Sulla soglia della scienza ultramoderna, del dubbio metodico, il nostro tempo architetta un linguaggio nuovo per conquistare l’invisibile che va sparendo. Quando ogni cosa diventava soggetta a esperimento, i poeti ci ricordano che la vida es sueño. Che il sogno è un segno, nell’ estrema ricerca di una parola che attecchisca, che non dica né riproduca le cose, ma le trasformi. Che dubitare di tutto e di se stessi (che siamo forza e resa) eleva.
Vi furono artisti che non si accontentarono della luce del sole ma si abbandonarono al destino delle comete, lasciando nel buio, come traccia, un barlume di bellezza (davvero il tempo abbraccia qualcosa di superiore a ciò che siamo in grado di sognare e di essere?).
El Greco (pseudonimo di Domínikos Theotokópoulos, pittore, scultore e architetto greco) fu un artista visionario, il cuore annodato di nubi. Assetato di sacralità, bisognoso di grandezza, di vastità d’animo e di vita. Con la sua pittura sconvolse le menti, le chiese si popolarono di incubi religiosi. La bellezza intangibile dei personaggi divini si sforma, si corrompe, ad ammonire le genti che il loro malcostume portava alla perdita di quella bellezza sublime; come l’ultimo giro di una farfalla che rotola intorno a un filo d’aria.
Le memorie: come ricavare il tempo dai dorati fili del sole
La vera influenza che esercitano i libri è più profonda di quanto si immagini e riguarda il senso della vita e le sue memorie, come il cielo che canta ogni nervo del prato e del bosco e il sole che soffia nel vento. Ma essa non traspare, se non a livello filosofico.

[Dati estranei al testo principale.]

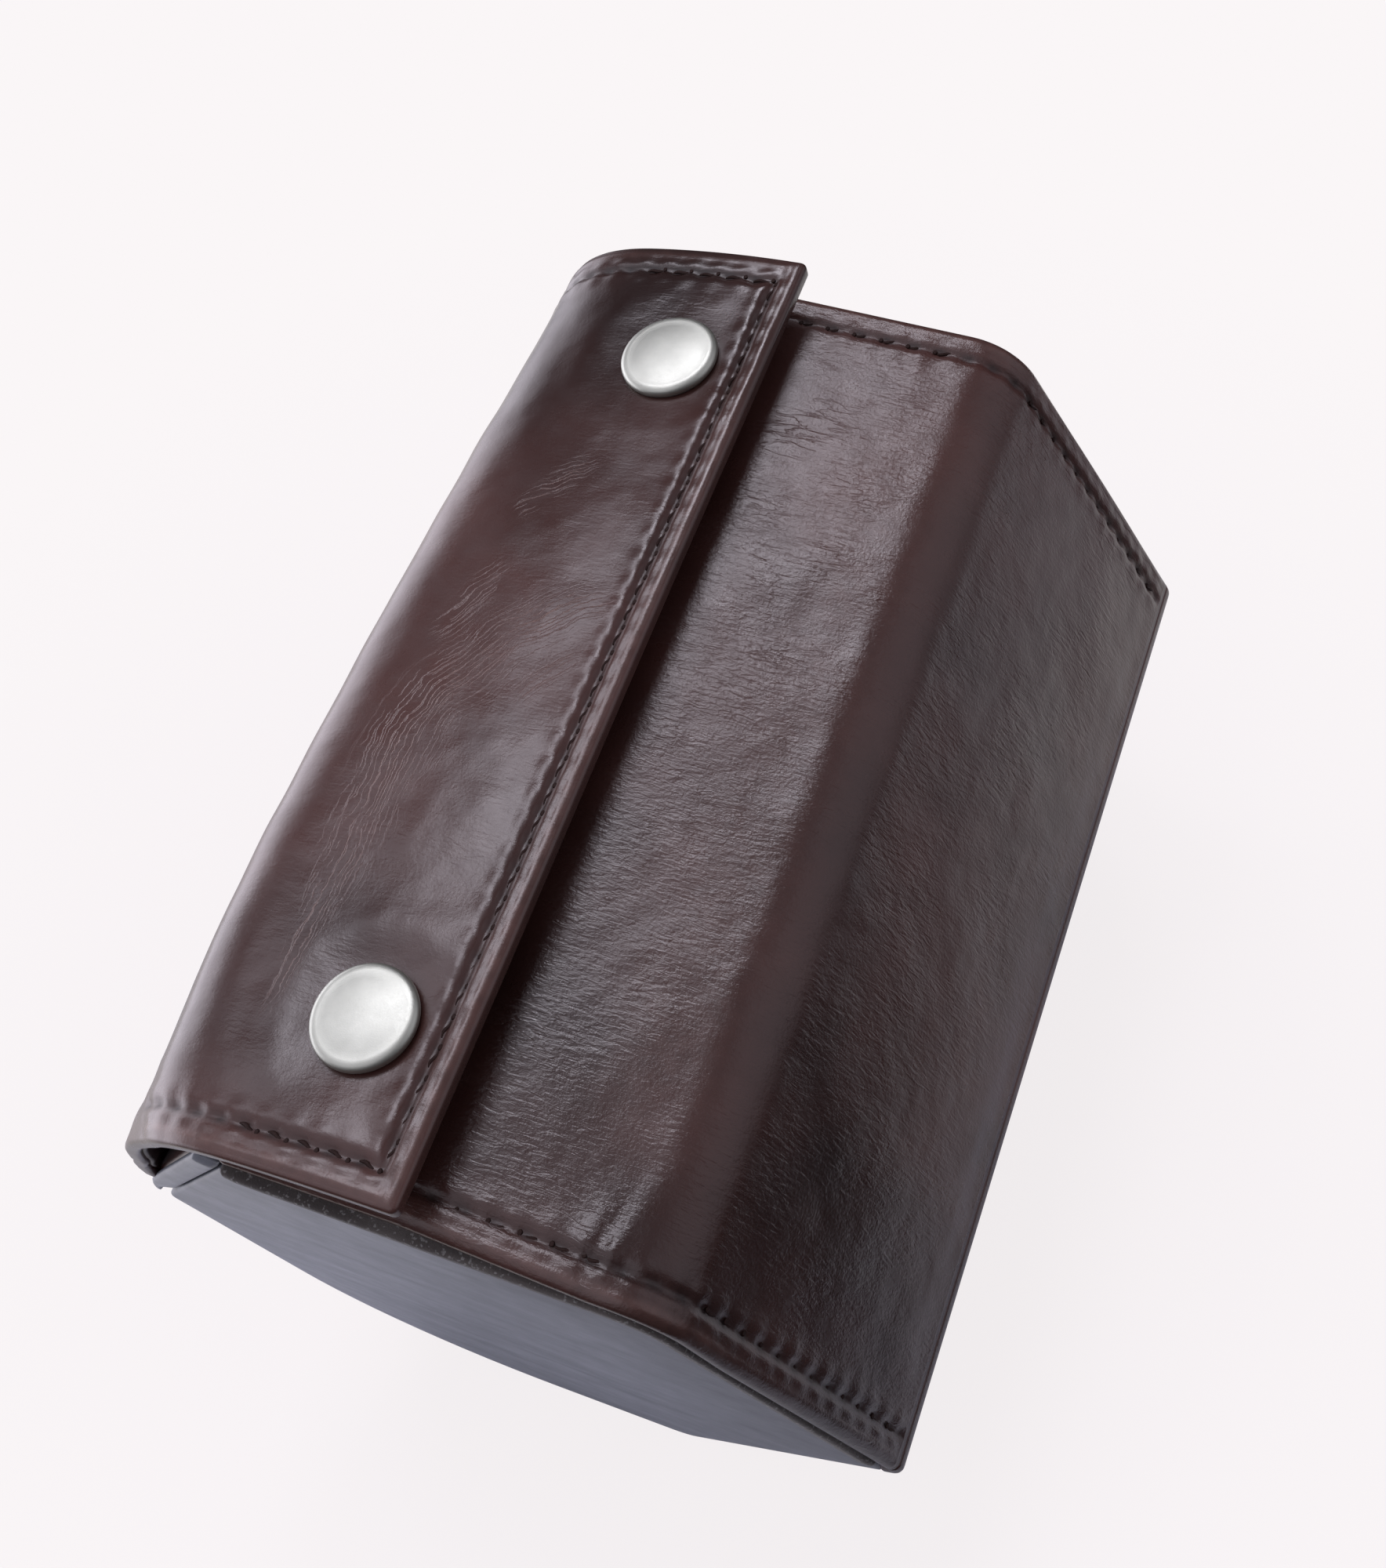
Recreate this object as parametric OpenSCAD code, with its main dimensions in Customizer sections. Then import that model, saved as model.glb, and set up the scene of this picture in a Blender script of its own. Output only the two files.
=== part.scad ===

Una monumentale opera di François-René de Chateaubriand “Memorie d’oltretomba” (pubblicata in 12 volumi tra il 1849 e il 1850 a Parigi da Penaud Frères) ebbe il potere di influenzare non solo il romanticismo francese, di cui fu unanimemente considerato il caposcuola, ma l’intera letteratura francese, da Marcel Proust a Jean-Paul Sartre fino a Louis-Ferdinand Céline, che in fuga a Baden-Baden prima dell’esilio in Danimarca chiese a Karl Epting se fosse possibile fargli recapitare proprio le Memorie d’oltretomba.